◆ OBJECTIVE ◆
Everything from the line containing "ring = gasket_ring()" to the line containing "if empty is", both lines included, must be copied exactly; nothing else should be.

:: AVAILABLE RECORDS ::

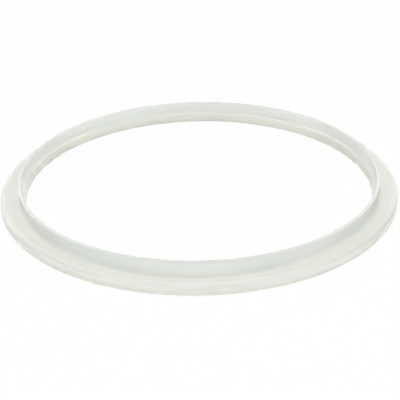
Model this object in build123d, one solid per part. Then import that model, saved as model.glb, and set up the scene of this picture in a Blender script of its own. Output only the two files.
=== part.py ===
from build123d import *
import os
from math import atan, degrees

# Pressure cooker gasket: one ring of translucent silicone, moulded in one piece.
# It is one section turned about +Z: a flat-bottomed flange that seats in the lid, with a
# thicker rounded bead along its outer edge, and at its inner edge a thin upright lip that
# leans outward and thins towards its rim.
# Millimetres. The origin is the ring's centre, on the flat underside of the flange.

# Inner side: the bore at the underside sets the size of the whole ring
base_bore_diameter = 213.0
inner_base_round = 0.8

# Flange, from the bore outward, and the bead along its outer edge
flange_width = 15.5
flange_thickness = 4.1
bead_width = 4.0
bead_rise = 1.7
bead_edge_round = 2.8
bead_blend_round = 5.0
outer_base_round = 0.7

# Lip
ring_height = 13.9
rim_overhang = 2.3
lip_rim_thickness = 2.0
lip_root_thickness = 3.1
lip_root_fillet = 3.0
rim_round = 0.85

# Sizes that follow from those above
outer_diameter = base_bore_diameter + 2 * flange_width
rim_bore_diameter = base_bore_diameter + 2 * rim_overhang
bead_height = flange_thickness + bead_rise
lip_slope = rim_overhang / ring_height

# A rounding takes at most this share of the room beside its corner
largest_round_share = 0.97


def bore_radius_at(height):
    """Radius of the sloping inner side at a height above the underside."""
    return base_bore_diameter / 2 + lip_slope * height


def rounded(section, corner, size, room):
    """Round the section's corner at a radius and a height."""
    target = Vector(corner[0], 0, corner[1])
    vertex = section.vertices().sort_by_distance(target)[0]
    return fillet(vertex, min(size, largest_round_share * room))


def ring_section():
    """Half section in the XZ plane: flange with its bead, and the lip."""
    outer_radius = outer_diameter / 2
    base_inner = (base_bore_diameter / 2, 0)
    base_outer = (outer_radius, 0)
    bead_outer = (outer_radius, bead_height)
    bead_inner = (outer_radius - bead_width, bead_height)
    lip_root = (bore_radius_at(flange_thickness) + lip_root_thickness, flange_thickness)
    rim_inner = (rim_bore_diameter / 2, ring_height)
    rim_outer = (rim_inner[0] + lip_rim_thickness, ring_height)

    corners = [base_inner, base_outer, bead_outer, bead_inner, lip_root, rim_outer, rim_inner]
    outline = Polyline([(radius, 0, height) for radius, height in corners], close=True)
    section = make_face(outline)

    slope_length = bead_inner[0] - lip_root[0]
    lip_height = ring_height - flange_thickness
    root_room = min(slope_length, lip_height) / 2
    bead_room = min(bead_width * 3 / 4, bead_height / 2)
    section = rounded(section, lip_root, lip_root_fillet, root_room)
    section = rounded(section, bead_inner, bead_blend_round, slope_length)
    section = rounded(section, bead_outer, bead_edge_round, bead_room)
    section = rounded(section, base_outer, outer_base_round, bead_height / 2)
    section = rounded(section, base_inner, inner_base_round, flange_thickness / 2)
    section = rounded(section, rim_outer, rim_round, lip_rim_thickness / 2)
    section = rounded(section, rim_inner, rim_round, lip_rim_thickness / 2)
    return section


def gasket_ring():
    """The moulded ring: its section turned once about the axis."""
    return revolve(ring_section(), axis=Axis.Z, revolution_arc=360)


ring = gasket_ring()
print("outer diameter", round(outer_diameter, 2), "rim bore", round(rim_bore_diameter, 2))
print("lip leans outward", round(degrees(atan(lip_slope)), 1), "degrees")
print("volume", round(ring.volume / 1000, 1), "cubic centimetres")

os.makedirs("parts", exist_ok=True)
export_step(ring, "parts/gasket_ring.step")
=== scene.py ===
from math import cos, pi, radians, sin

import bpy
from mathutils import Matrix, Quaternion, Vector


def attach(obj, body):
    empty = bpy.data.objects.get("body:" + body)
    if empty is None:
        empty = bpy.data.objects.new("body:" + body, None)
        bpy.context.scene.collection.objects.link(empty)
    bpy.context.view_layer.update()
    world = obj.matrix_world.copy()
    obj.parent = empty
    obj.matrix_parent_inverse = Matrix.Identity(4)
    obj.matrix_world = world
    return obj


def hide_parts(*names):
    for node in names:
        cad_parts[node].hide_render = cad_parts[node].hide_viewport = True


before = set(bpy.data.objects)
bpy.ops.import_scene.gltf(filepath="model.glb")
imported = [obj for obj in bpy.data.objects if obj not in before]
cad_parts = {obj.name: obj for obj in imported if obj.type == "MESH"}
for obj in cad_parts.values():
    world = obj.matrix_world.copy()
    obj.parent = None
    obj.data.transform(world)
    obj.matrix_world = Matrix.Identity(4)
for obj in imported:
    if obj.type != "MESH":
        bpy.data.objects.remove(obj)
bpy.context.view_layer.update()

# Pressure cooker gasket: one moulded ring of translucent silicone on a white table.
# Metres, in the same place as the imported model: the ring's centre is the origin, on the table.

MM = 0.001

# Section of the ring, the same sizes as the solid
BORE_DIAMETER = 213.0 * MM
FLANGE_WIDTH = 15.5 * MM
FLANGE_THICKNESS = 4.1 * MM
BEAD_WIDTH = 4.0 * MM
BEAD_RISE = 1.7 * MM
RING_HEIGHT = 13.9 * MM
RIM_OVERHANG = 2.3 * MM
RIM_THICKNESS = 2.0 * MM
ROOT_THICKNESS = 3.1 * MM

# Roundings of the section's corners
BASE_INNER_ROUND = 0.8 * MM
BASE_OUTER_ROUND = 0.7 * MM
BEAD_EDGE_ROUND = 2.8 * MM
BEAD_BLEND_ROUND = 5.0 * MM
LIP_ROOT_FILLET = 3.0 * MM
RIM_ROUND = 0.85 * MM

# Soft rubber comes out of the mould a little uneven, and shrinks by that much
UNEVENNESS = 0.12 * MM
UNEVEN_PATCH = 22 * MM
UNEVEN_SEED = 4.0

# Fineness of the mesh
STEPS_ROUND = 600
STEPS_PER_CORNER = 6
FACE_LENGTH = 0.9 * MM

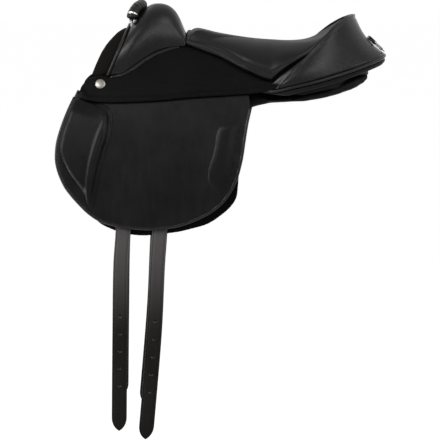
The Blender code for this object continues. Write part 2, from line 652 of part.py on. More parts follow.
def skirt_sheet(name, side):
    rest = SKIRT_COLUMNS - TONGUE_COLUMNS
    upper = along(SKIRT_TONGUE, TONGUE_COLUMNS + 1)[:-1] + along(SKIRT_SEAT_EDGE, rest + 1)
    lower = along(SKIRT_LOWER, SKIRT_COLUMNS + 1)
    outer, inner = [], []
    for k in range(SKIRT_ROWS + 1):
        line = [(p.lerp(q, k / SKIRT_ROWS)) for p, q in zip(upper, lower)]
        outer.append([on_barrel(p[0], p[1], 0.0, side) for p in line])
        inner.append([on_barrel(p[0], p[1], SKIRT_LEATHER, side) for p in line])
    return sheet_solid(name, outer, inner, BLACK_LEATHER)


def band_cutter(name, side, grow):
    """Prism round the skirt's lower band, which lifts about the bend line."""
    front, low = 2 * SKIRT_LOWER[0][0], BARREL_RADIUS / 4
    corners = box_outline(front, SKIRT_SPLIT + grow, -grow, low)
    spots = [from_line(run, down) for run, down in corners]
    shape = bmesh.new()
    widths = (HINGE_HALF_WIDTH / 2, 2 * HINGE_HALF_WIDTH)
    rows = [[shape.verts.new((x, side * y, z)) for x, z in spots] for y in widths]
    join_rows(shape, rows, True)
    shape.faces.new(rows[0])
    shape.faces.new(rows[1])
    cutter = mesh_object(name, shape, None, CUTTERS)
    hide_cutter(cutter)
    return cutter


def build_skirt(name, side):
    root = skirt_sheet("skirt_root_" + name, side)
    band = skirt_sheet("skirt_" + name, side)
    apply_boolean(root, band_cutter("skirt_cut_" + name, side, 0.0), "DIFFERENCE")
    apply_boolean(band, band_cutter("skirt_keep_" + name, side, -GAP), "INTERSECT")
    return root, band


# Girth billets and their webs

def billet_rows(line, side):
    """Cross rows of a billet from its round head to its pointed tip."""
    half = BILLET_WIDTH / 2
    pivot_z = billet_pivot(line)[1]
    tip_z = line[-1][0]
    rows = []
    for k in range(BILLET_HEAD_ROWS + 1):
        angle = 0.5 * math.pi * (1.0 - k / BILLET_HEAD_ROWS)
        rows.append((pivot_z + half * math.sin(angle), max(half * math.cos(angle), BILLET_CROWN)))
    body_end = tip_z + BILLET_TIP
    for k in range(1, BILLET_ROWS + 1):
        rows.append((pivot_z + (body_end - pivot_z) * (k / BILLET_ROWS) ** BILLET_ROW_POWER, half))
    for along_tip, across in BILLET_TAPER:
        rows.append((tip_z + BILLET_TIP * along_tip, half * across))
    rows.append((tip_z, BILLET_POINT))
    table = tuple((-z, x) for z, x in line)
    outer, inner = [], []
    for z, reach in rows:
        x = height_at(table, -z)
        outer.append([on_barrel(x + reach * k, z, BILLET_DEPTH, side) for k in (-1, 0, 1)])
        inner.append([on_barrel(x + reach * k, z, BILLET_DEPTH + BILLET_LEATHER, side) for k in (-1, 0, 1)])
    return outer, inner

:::

◆ EXERCISE RESULT ◆
ring = gasket_ring()
print("outer diameter", round(outer_diameter, 2), "rim bore", round(rim_bore_diameter, 2))
print("lip leans outward", round(degrees(atan(lip_slope)), 1), "degrees")
print("volume", round(ring.volume / 1000, 1), "cubic centimetres")

os.makedirs("parts", exist_ok=True)
export_step(ring, "parts/gasket_ring.step")
=== scene.py ===
from math import cos, pi, radians, sin

import bpy
from mathutils import Matrix, Quaternion, Vector


def attach(obj, body):
    empty = bpy.data.objects.get("body:" + body)
    if empty is None:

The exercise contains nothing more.